Why IN-CONTEXT-ABLE Exists
Finding coherence across the silos
If you’ve noticed that your organization has more data than ever but less sense than ever, you aren’t imagining it.
I’m Alex Cooper. I use this site to document the gap between how systems are designed on paper and how they actually function in the room. This isn’t a consulting pitch; it’s a collection of observations on why modern work can feel like a “Hamster Wheel” and how we might find a bit more coherence.
The Core Principle: Context Prioritization
In complex environments, multiple things can be true at once. A project can be “on track” according to one metric and “in trouble” according to another. The difficulty isn’t usually finding the data; it’s deciding which truth matters most right now.
[Image: Necker Cube]
What I’m Noticing
If you are new here, start with the observations that match the specific glitches you are currently seeing:
Intelligence vs. Integration: Why we mistake the “pipes” (APIs and Cloud) for actual shared understanding.

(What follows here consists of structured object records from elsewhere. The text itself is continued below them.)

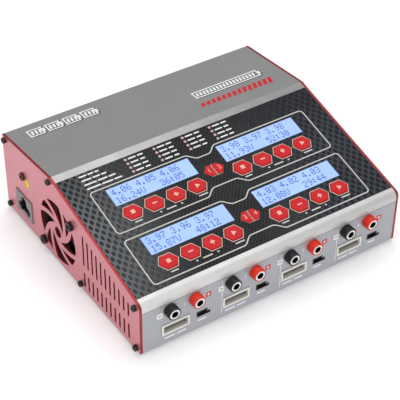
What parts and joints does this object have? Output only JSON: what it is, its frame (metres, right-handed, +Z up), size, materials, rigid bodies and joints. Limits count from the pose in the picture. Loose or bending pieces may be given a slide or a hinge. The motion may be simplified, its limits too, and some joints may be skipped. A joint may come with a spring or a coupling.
{
  "type": "balance battery charger",
  "caption": "Bench battery charger with a sloping display and key face, red end plates, side fans, a mains inlet and front output, balance and temperature sockets.",
  "frame": {"origin": "middle of the bounding box, on the surface under the feet", "axes": "+X to the right of a person who faces the sockets, +Y to the back, +Z up"},
  "size_m": [0.2156, 0.1886, 0.0713],
  "materials": {
    "cover_grey": "satin",
    "panel_grey": "satin",
    "anodised_red": "brushed anodised",
    "film_black": "printed film",
    "rubber": "matt",
    "screw_black": "black oxide",
    "screw_steel": "bright",
    "fan_black": "moulded",
    "inlet_plastic": "moulded",
    "pin_metal": "tinned",
    "knob_black": "ribbed",
    "knob_red": "ribbed",
    "plated_metal": "nickel plated",
    "lead_metal": "plain",
    "ivory_plastic": "moulded",
    "socket_black": "moulded",
    "display_glass": "lit display",
    "module_plastic": "moulded",
    "board_green": "solder mask",
    "ferrite": "sintered",
    "capacitor_metal": "sleeved can",
    "heatsink_metal": "extruded",
    "key_red": "gloss"
  },
  "bodies": {
    "housing": {"top_cover": "cover_grey", "front_panel": "panel_grey", "base_tray": "cover_grey", "left_side_plate": "anodised_red", "right_side_plate": "anodised_red", "keypad_film": "film_black", "feet": "rubber", "left_plate_screws": "screw_black", "right_plate_screws": "screw_black", "earth_screw": "screw_steel", "left_fan_screws": "screw_black", "right_fan_screws": "screw_black", "left_fan_frame": "fan_black", "right_fan_frame": "fan_black", "mains_inlet": "inlet_plastic", "mains_inlet_pins": "pin_metal", "dc_input_socket": "inlet_plastic", "dc_input_pins": "pin_metal", "black_sockets": "knob_black", "red_sockets": "knob_red", "socket_sleeves": "plated_metal", "socket_nuts": "screw_steel", "output_leads": "lead_metal", "balance_sockets": "ivory_plastic", "balance_pins": "pin_metal", "temperature_sockets": "socket_black", "temperature_pins": "pin_metal", "lcd_glasses": "display_glass", "lcd_modules": "module_plastic", "display_board": "board_green", "key_switches": "fan_black", "main_board": "board_green", "power_board": "board_green", "board_standoffs": "lead_metal", "inductors": "ferrite", "transformer": "ferrite", "capacitors": "capacitor_metal", "heatsinks": "heatsink_metal"},
    "channel_1_stop_key": {"channel_1_stop_key": "key_red"},
    "channel_1_down_key": {"channel_1_down_key": "key_red"},
    "channel_1_up_key": {"channel_1_up_key": "key_red"},
    "channel_1_start_key": {"channel_1_start_key": "key_red"},
    "channel_1_select_key": {"channel_1_select_key": "key_red"},
    "channel_2_stop_key": {"channel_2_stop_key": "key_red"},
    "channel_2_down_key": {"channel_2_down_key": "key_red"},
    "channel_2_up_key": {"channel_2_up_key": "key_red"},
    "channel_2_start_key": {"channel_2_start_key": "key_red"},
    "channel_2_select_key": {"channel_2_select_key": "key_red"},
    "channel_3_stop_key": {"channel_3_stop_key": "key_red"},
    "channel_3_down_key": {"channel_3_down_key": "key_red"},
    "channel_3_up_key": {"channel_3_up_key": "key_red"},
    "channel_3_start_key": {"channel_3_start_key": "key_red"},
    "channel_3_select_key": {"channel_3_select_key": "key_red"},
    "channel_4_stop_key": {"channel_4_stop_key": "key_red"},
    "channel_4_down_key": {"channel_4_down_key": "key_red"},
    "channel_4_up_key": {"channel_4_up_key": "key_red"},
    "channel_4_start_key": {"channel_4_start_key": "key_red"},
    "channel_4_select_key": {"channel_4_select_key": "key_red"},
    "left_fan_rotor": {"left_fan_rotor": "fan_black"},
    "right_fan_rotor": {"right_fan_rotor": "fan_black"}
  },
  "joints": [
    {"name": "channel_1_stop_key_press", "type": "slide", "parent": "housing", "child": "channel_1_stop_key", "axis": [0, 0.2367, -0.9716], "range_m": [0, 0.0005], "stiffness_N_per_m": 200, "springref_m": -0.001},
    {"name": "channel_1_down_key_press", "type": "slide", "parent": "housing", "child": "channel_1_down_key", "axis": [0, 0.2367, -0.9716], "range_m": [0, 0.0005], "stiffness_N_per_m": 200, "springref_m": -0.001},
    {"name": "channel_1_up_key_press", "type": "slide", "parent": "housing", "child": "channel_1_up_key", "axis": [0, 0.2367, -0.9716], "range_m": [0, 0.0005], "stiffness_N_per_m": 200, "springref_m": -0.001},
    {"name": "channel_1_start_key_press", "type": "slide", "parent": "housing", "child": "channel_1_start_key", "axis": [0, 0.2367, -0.9716], "range_m": [0, 0.0005], "stiffness_N_per_m": 200, "springref_m": -0.001},
    {"name": "channel_1_select_key_press", "type": "slide", "parent": "housing", "child": "channel_1_select_key", "axis": [0, 0.2367, -0.9716], "range_m": [0, 0.0005], "stiffness_N_per_m": 200, "springref_m": -0.001},
    {"name": "channel_2_stop_key_press", "type": "slide", "parent": "housing", "child": "channel_2_stop_key", "axis": [0, 0.2367, -0.9716], "range_m": [0, 0.0005], "stiffness_N_per_m": 200, "springref_m": -0.001},
    {"name": "channel_2_down_key_press", "type": "slide", "parent": "housing", "child": "channel_2_down_key", "axis": [0, 0.2367, -0.9716], "range_m": [0, 0.0005], "stiffness_N_per_m": 200, "springref_m": -0.001},
    {"name": "channel_2_up_key_press", "type": "slide", "parent": "housing", "child": "channel_2_up_key", "axis": [0, 0.2367, -0.9716], "range_m": [0, 0.0005], "stiffness_N_per_m": 200, "springref_m": -0.001},
    {"name": "channel_2_start_key_press", "type": "slide", "parent": "housing", "child": "channel_2_start_key", "axis": [0, 0.2367, -0.9716], "range_m": [0, 0.0005], "stiffness_N_per_m": 200, "springref_m": -0.001},
    {"name": "channel_2_select_key_press", "type": "slide", "parent": "housing", "child": "channel_2_select_key", "axis": [0, 0.2367, -0.9716], "range_m": [0, 0.0005], "stiffness_N_per_m": 200, "springref_m": -0.001},
    {"name": "channel_3_stop_key_press", "type": "slide", "parent": "housing", "child": "channel_3_stop_key", "axis": [0, 0.2367, -0.9716], "range_m": [0, 0.0005], "stiffness_N_per_m": 200, "springref_m": -0.001},
    {"name": "channel_3_down_key_press", "type": "slide", "parent": "housing", "child": "channel_3_down_key", "axis": [0, 0.2367, -0.9716], "range_m": [0, 0.0005], "stiffness_N_per_m": 200, "springref_m": -0.001},
    {"name": "channel_3_up_key_press", "type": "slide", "parent": "housing", "child": "channel_3_up_key", "axis": [0, 0.2367, -0.9716], "range_m": [0, 0.0005], "stiffness_N_per_m": 200, "springref_m": -0.001},
    {"name": "channel_3_start_key_press", "type": "slide", "parent": "housing", "child": "channel_3_start_key", "axis": [0, 0.2367, -0.9716], "range_m": [0, 0.0005], "stiffness_N_per_m": 200, "springref_m": -0.001},
    {"name": "channel_3_select_key_press", "type": "slide", "parent": "housing", "child": "channel_3_select_key", "axis": [0, 0.2367, -0.9716], "range_m": [0, 0.0005], "stiffness_N_per_m": 200, "springref_m": -0.001},
    {"name": "channel_4_stop_key_press", "type": "slide", "parent": "housing", "child": "channel_4_stop_key", "axis": [0, 0.2367, -0.9716], "range_m": [0, 0.0005], "stiffness_N_per_m": 200, "springref_m": -0.001},
    {"name": "channel_4_down_key_press", "type": "slide", "parent": "housing", "child": "channel_4_down_key", "axis": [0, 0.2367, -0.9716], "range_m": [0, 0.0005], "stiffness_N_per_m": 200, "springref_m": -0.001},
    {"name": "channel_4_up_key_press", "type": "slide", "parent": "housing", "child": "channel_4_up_key", "axis": [0, 0.2367, -0.9716], "range_m": [0, 0.0005], "stiffness_N_per_m": 200, "springref_m": -0.001},
    {"name": "channel_4_start_key_press", "type": "slide", "parent": "housing", "child": "channel_4_start_key", "axis": [0, 0.2367, -0.9716], "range_m": [0, 0.0005], "stiffness_N_per_m": 200, "springref_m": -0.001},
    {"name": "channel_4_select_key_press", "type": "slide", "parent": "housing", "child": "channel_4_select_key", "axis": [0, 0.2367, -0.9716], "range_m": [0, 0.0005], "stiffness_N_per_m": 200, "springref_m": -0.001},
    {"name": "left_fan_spin", "type": "hinge", "parent": "housing", "child": "left_fan_rotor", "pos_m": [-0.0955, 0.01755, 0.0299], "axis": [1, 0, 0], "continuous": true},
    {"name": "right_fan_spin", "type": "hinge", "parent": "housing", "child": "right_fan_rotor", "pos_m": [0.0955, 0.01755, 0.0299], "axis": [1, 0, 0], "continuous": true}
  ]
}
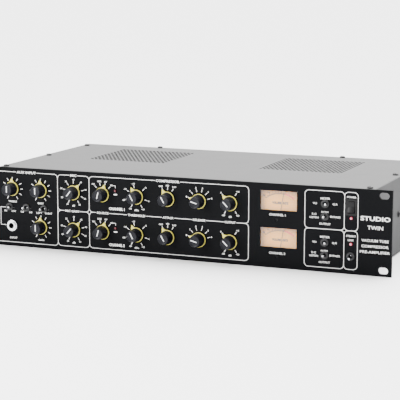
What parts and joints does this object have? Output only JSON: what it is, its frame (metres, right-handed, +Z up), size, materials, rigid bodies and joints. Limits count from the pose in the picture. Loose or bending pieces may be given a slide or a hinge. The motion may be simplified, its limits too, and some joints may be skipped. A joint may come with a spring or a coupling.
{
  "type": "rack compressor",
  "caption": "Two-unit rack-mounted stereo valve compressor with ringed pointer knobs, needle meters, toggle switches and a vented sheet-metal case.",
  "frame": {"origin": "centre of the rack-slot pattern on the rear face of the front panel", "axes": "+X right along the panel as seen from the front, +Y back into the case, +Z up"},
  "size_m": [0.4826, 0.2614, 0.0882],
  "materials": {
    "panel_black": "satin black anodised",
    "case_grey": "satin grey paint",
    "cover_grey": "satin light grey paint",
    "black_steel": "black oxide",
    "zinc_steel": "zinc plated",
    "component_metal": "plated",
    "component_black": "moulded black",
    "chrome_nut": "bright plated",
    "meter_glass": "clear acrylic",
    "meter_dial": "warm cream card face",
    "lamp_red": "red lens",
    "pin_brass": "plated",
    "board_green": "solder mask",
    "standoff_brass": "turned",
    "socket_ceramic": "ceramic",
    "valve_glass": "clear",
    "electrode_grey": "carbonised",
    "capacitor_sleeve": "shrink sleeve",
    "sink_aluminium": "mill finish",
    "winding_tape": "polyester tape",
    "pad_rubber": "neoprene",
    "ribbon_grey": "flat cable",
    "knob_black": "black cap, yellow pointer ring",
    "toggle_chrome": "bright plated",
    "rocker_black": "moulded",
    "needle_black": "matt black",
    "pointer_yellow": "moulded yellow",
    "print_white": "screen-printed ink",
    "print_dark": "screen-printed ink",
    "print_red": "screen-printed ink"
  },
  "bodies": {
    "chassis": {"front_panel": "panel_black", "chassis_tray": "case_grey", "rear_panel": "case_grey", "top_cover": "cover_grey", "case_screws": "black_steel", "panel_fixings": "zinc_steel", "potentiometers": "component_metal", "rotary_switches": "component_black", "dress_nuts": "chrome_nut", "toggle_switches": "component_black", "meter_housings": "component_black", "meter_windows": "meter_glass", "meter_dials": "meter_dial", "meter_movements": "component_metal", "lamps": "lamp_red", "front_jack": "component_black", "line_jacks": "component_black", "xlr_connectors": "component_black", "mains_inlet": "component_black", "connector_pins": "pin_brass", "connector_screws": "black_steel", "control_board": "board_green", "channel_boards": "board_green", "board_standoffs": "standoff_brass", "valve_sockets": "socket_ceramic", "valve_glasses": "valve_glass", "valve_electrodes": "electrode_grey", "smoothing_capacitors": "capacitor_sleeve", "heat_sinks": "sink_aluminium", "regulators": "component_black", "transformer": "winding_tape", "transformer_pads": "pad_rubber", "transformer_clamp": "zinc_steel", "ribbon_cables": "ribbon_grey"},
    "knob_aux_bass": {"knob_aux_bass": "knob_black"},
    "knob_aux_treble": {"knob_aux_treble": "knob_black"},
    "knob_aux_gain": {"knob_aux_gain": "knob_black"},
    "knob_gain_1": {"knob_gain_1": "knob_black"},
    "knob_source_1": {"knob_source_1": "knob_black"},
    "knob_threshold_1": {"knob_threshold_1": "knob_black"},
    "knob_attack_1": {"knob_attack_1": "knob_black"},
    "knob_release_1": {"knob_release_1": "knob_black"},
    "knob_output_1": {"knob_output_1": "knob_black"},
    "knob_gain_2": {"knob_gain_2": "knob_black"},
    "knob_source_2": {"knob_source_2": "knob_black"},
    "knob_threshold_2": {"knob_threshold_2": "knob_black"},
    "knob_attack_2": {"knob_attack_2": "knob_black"},
    "knob_release_2": {"knob_release_2": "knob_black"},
    "knob_output_2": {"knob_output_2": "knob_black"},
    "meter_toggle_1": {"meter_toggle_1": "toggle_chrome"},
    "output_toggle_1": {"output_toggle_1": "toggle_chrome"},
    "meter_toggle_2": {"meter_toggle_2": "toggle_chrome"},
    "output_toggle_2": {"output_toggle_2": "toggle_chrome"},
    "link_toggle": {"link_toggle": "toggle_chrome"},
    "aux_toggle_1": {"aux_toggle_1": "toggle_chrome"},
    "aux_toggle_2": {"aux_toggle_2": "toggle_chrome"},
    "aux_toggle_3": {"aux_toggle_3": "toggle_chrome"},
    "power_rocker": {"power_rocker": "rocker_black"},
    "meter_needle_1": {"meter_needle_1": "needle_black"},
    "meter_needle_2": {"meter_needle_2": "needle_black"}
  },
  "joints": [
    {"name": "turn_aux_bass", "type": "hinge", "parent": "chassis", "child": "knob_aux_bass", "pos_m": [-0.1902, -0.003, 0.0205], "axis": [0, 1, 0], "range_deg": [-150, 150]},
    {"name": "turn_aux_treble", "type": "hinge", "parent": "chassis", "child": "knob_aux_treble", "pos_m": [-0.1551, -0.003, 0.0205], "axis": [0, 1, 0], "range_deg": [-150, 150]},
    {"name": "turn_aux_gain", "type": "hinge", "parent": "chassis", "child": "knob_aux_gain", "pos_m": [-0.1551, -0.003, -0.0205], "axis": [0, 1, 0], "range_deg": [-150, 150]},
    {"name": "turn_gain_1", "type": "hinge", "parent": "chassis", "child": "knob_gain_1", "pos_m": [-0.1146, -0.003, 0.0205], "axis": [0, 1, 0], "range_deg": [-188, 112]},
    {"name": "turn_source_1", "type": "hinge", "parent": "chassis", "child": "knob_source_1", "pos_m": [-0.0795, -0.003, 0.0205], "axis": [0, 1, 0], "range_deg": [-60, 30]},
    {"name": "turn_threshold_1", "type": "hinge", "parent": "chassis", "child": "knob_threshold_1", "pos_m": [-0.0392, -0.003, 0.0205], "axis": [0, 1, 0], "range_deg": [-120, 180]},
    {"name": "turn_attack_1", "type": "hinge", "parent": "chassis", "child": "knob_attack_1", "pos_m": [-0.003, -0.003, 0.0205], "axis": [0, 1, 0], "range_deg": [0, 60]},
    {"name": "turn_release_1", "type": "hinge", "parent": "chassis", "child": "knob_release_1", "pos_m": [0.033, -0.003, 0.0205], "axis": [0, 1, 0], "range_deg": [0, 150]},
    {"name": "turn_output_1", "type": "hinge", "parent": "chassis", "child": "knob_output_1", "pos_m": [0.068, -0.003, 0.0205], "axis": [0, 1, 0], "range_deg": [-105, 195]},
    {"name": "turn_gain_2", "type": "hinge", "parent": "chassis", "child": "knob_gain_2", "pos_m": [-0.1146, -0.003, -0.0205], "axis": [0, 1, 0], "range_deg": [-190, 110]},
    {"name": "turn_source_2", "type": "hinge", "parent": "chassis", "child": "knob_source_2", "pos_m": [-0.0795, -0.003, -0.0205], "axis": [0, 1, 0], "range_deg": [-60, 30]},
    {"name": "turn_threshold_2", "type": "hinge", "parent": "chassis", "child": "knob_threshold_2", "pos_m": [-0.0392, -0.003, -0.0205], "axis": [0, 1, 0], "range_deg": [-122, 178]},
    {"name": "turn_attack_2", "type": "hinge", "parent": "chassis", "child": "knob_attack_2", "pos_m": [-0.003, -0.003, -0.0205], "axis": [0, 1, 0], "range_deg": [0, 60]},
    {"name": "turn_release_2", "type": "hinge", "parent": "chassis", "child": "knob_release_2", "pos_m": [0.033, -0.003, -0.0205], "axis": [0, 1, 0], "range_deg": [0, 150]},
    {"name": "turn_output_2", "type": "hinge", "parent": "chassis", "child": "knob_output_2", "pos_m": [0.068, -0.003, -0.0205], "axis": [0, 1, 0], "range_deg": [-105, 195]},
    {"name": "flip_meter_toggle_1", "type": "hinge", "parent": "chassis", "child": "meter_toggle_1", "pos_m": [0.171, -0.001, 0.0266], "axis": [0, 0, 1], "range_deg": [-26, 0]},
    {"name": "flip_output_toggle_1", "type": "hinge", "parent": "chassis", "child": "output_toggle_1", "pos_m": [0.171, -0.001, 0.0137], "axis": [0, 0, 1], "range_deg": [-13, 13]},
    {"name": "flip_meter_toggle_2", "type": "hinge", "parent": "chassis", "child": "meter_toggle_2", "pos_m": [0.171, -0.001, -0.0132], "axis": [0, 0, 1], "range_deg": [-26, 0]},
    {"name": "flip_output_toggle_2", "type": "hinge", "parent": "chassis", "child": "output_toggle_2", "pos_m": [0.171, -0.001, -0.0265], "axis": [0, 0, 1], "range_deg": [-13, 13]},
    {"name": "flip_link_toggle", "type": "hinge", "parent": "chassis", "child": "link_toggle", "pos_m": [0.1987, -0.001, -0.0255], "axis": [1, 0, 0], "range_deg": [-26, 0]},
    {"name": "flip_aux_toggle_1", "type": "hinge", "parent": "chassis", "child": "aux_toggle_1", "pos_m": [-0.194, -0.001, 0.0002], "axis": [0, 0, 1], "range_deg": [-26, 0]},
    {"name": "flip_aux_toggle_2", "type": "hinge", "parent": "chassis", "child": "aux_toggle_2", "pos_m": [-0.173, -0.001, 0.0002], "axis": [0, 0, 1], "range_deg": [0, 26]},
    {"name": "flip_aux_toggle_3", "type": "hinge", "parent": "chassis", "child": "aux_toggle_3", "pos_m": [-0.1513, -0.001, 0.0002], "axis": [0, 0, 1], "range_deg": [0, 26]},
    {"name": "tip_power_rocker", "type": "hinge", "parent": "chassis", "child": "power_rocker", "pos_m": [0.1988, -0.003, 0.0247], "axis": [1, 0, 0], "range_deg": [0, 16]},
    {"name": "swing_meter_needle_1", "type": "hinge", "parent": "chassis", "child": "meter_needle_1", "pos_m": [0.1211, 0.00055, 0.0086], "axis": [0, 1, 0], "range_deg": [-48, 28], "stiffness_Nm_per_rad": 0.0001},
    {"name": "swing_meter_needle_2", "type": "hinge", "parent": "chassis", "child": "meter_needle_2", "pos_m": [0.1211, 0.00055, -0.0301], "axis": [0, 1, 0], "range_deg": [-48, 28], "stiffness_Nm_per_rad": 0.0001}
  ]
}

The Human Middleware Tax: A look at what happens when humans act as the manual “glue” between tools that don’t talk to each other.
The Map and the Territory: Why we sometimes prioritize the spreadsheet even when it feels disconnected from what we’re seeing on the ground.
Read: The Big Lie of Big Data
The “Nth Power” Problem: My suspicion is that adding AI to a context-starved organization won’t fix the mess—it will just scale the confusion.
A Practical Step: Dissing the Default
The most direct way to reclaim a bit of logic is to recognize where a system—or a software vendor—is making your decisions for you. Dissing the Default is the practice of noticing pre-selected settings and deciding if they actually work for you.
I’m here to notice the glitches, not to sell a fix. My interest is in documenting the specific ways our systems stop adding up, and identifying the moments where a bit of human context makes the work feel coherent again. My hope is that by noticing these issues together, we can collectively come up with ways to address these challenges.